Пока эти мысли медленно лились в его голове, он шёл, глядя под ноги, изредка поднимая голову, чтобы не столкнуться с прохожими и не угодить под машину. Шёл он, не задумываясь над тем, куда идёт, шёл, куда глядят глаза и несут ноги, и вскоре обнаружил, что зашёл в незнакомую ему часть города – на окраины. Улицу составляли двухэтажные и трёхэтажные дома. Большинство из них были такой старой постройки и так давно не ремонтировались, что домами их назвать можно было только с большой натяжкой. Возле одного из таких домов Яворски заметил толпу. Он хотел было пройти мимо, но фраза, которую он услышал в следующий момент, поразила его, как разряд высокого напряжения. В толпе голос какой-то всезнающей старухи вещал на пол-улицы:

–А всё эта... коробочка его! Всё хвастался, мол, у меня тут в коробочке джинн, джинн...

–У меня дома полон шкаф джина, и ничего! Чем тут хвастаться? – недоумевал хриплый мужской бас.

–Не тот джинн, дубина! – пояснил другой, тоже хриплый, но выше тоном. – Свой джин ты хлещешь без закуски, а этот желания мог выполнять!

–Где он такого достал?

–Шут его знает! Я ж всегда говорил: с заумью они, эти учёные. Лабораторию бросил, дома работал... доработался.

Яворски моментально сообразил: в толпе знакомых лиц не было, вряд ли его кто-нибудь здесь узнает. Он подошёл и протиснулся к старухе, которая говорила больше всех.

–А что случилось с этим... учёным?

–Что случилось? А на «скорой» его увезли, вот что случилось.

–И где он сейчас?

–Где, где... – ответил другой мужчина. Это был голос, объяснявший, что джин из шкафа и джинн из коробочки – разные вещи. – А в раю, наверно, вот где.
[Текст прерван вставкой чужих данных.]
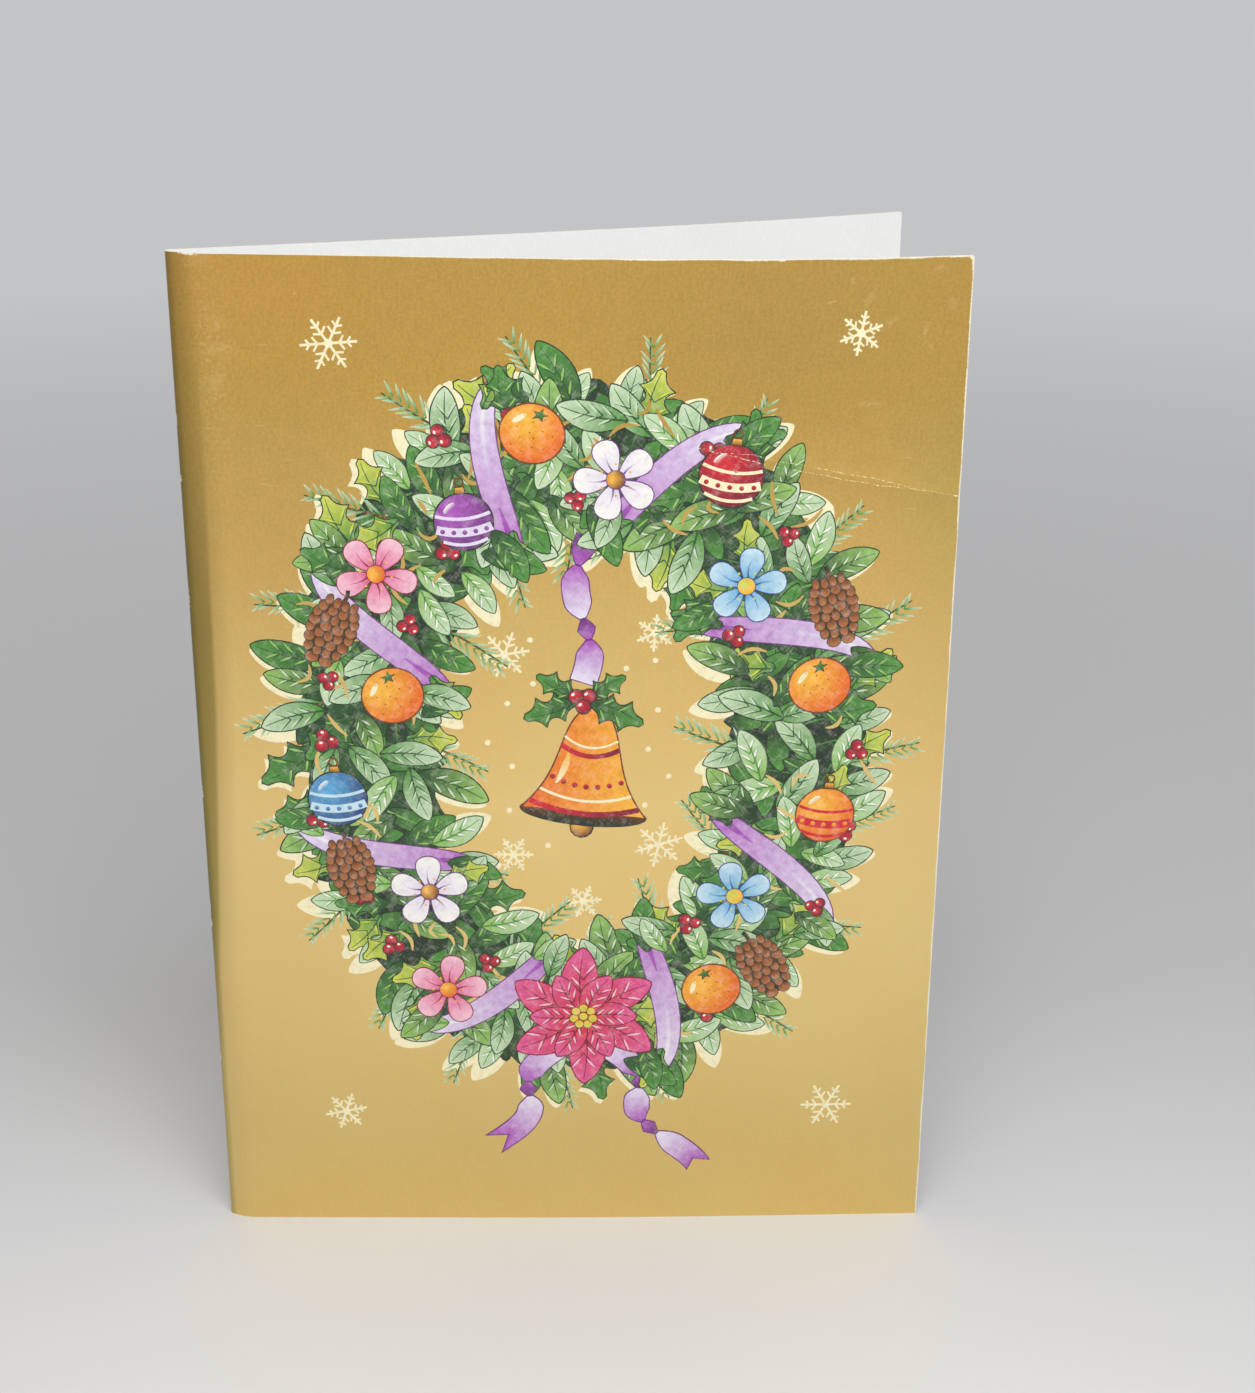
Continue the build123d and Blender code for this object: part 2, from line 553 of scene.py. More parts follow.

–Так он умер? – спросил Яворски.

–Ну!.. – кивнул его собеседник. – Кровоизлияние в мозг, от большой нагрузки, врач сказал. Мы видим – третьи сутки он из квартиры не выходит. Ну, думаем, опять со своим джинном чудит. А на третий день дым из-за двери повалил. Мы думаем, только пожара не хватало. Выломали дверь, а он лежит, в этом своём колпаке, на лице улыбка, как у слабоумного, а на столе ящик с какой-то электроникой стоит. Прибор, значит, какой-то. Он и дымит. Ну, «скорую» вызвали, прибор одеялом накрыли. Да уже поздно было. Он уже мёртв был.

–И прибор уже сгорел, – встрял какой-то молоденький тип в кожанке. – Все схемы оплавило, ничего не понять. Только таймер да пара выключателей на передней стенке уцелели. С этого таймера всё и началось. Мы порылись, оказалось, он закороченный был – ресурс выработал. Выходит, прибор его и убил. И ведь говорили ему – завязывай, так нет...

Но Яворски уже не слушал. Он пошёл прочь, глядя в землю. Где-то в небесах пронёсся с гулом реактивный лайнер. В просвете туч появился солнечный отсвет, посеребривший каёмку облаков. Яворски поднял голову.

–Клянусь, я больше никогда не пожалею, что прибор погиб. Никогда. Клянусь!

И, словно в ответ на его слова, в город ворвался восточный ветер. Он нёс по мостовой опавшие листья, швырял их охапками в воздух. Он в клочья рвал стальную пелену туч, стоявших над городом. Солнце пробивалось сквозь обрывки облаков, светило всё ярче и ярче, заливая улицы тёплыми лучами. Яворски шёл с высоко поднятой головой.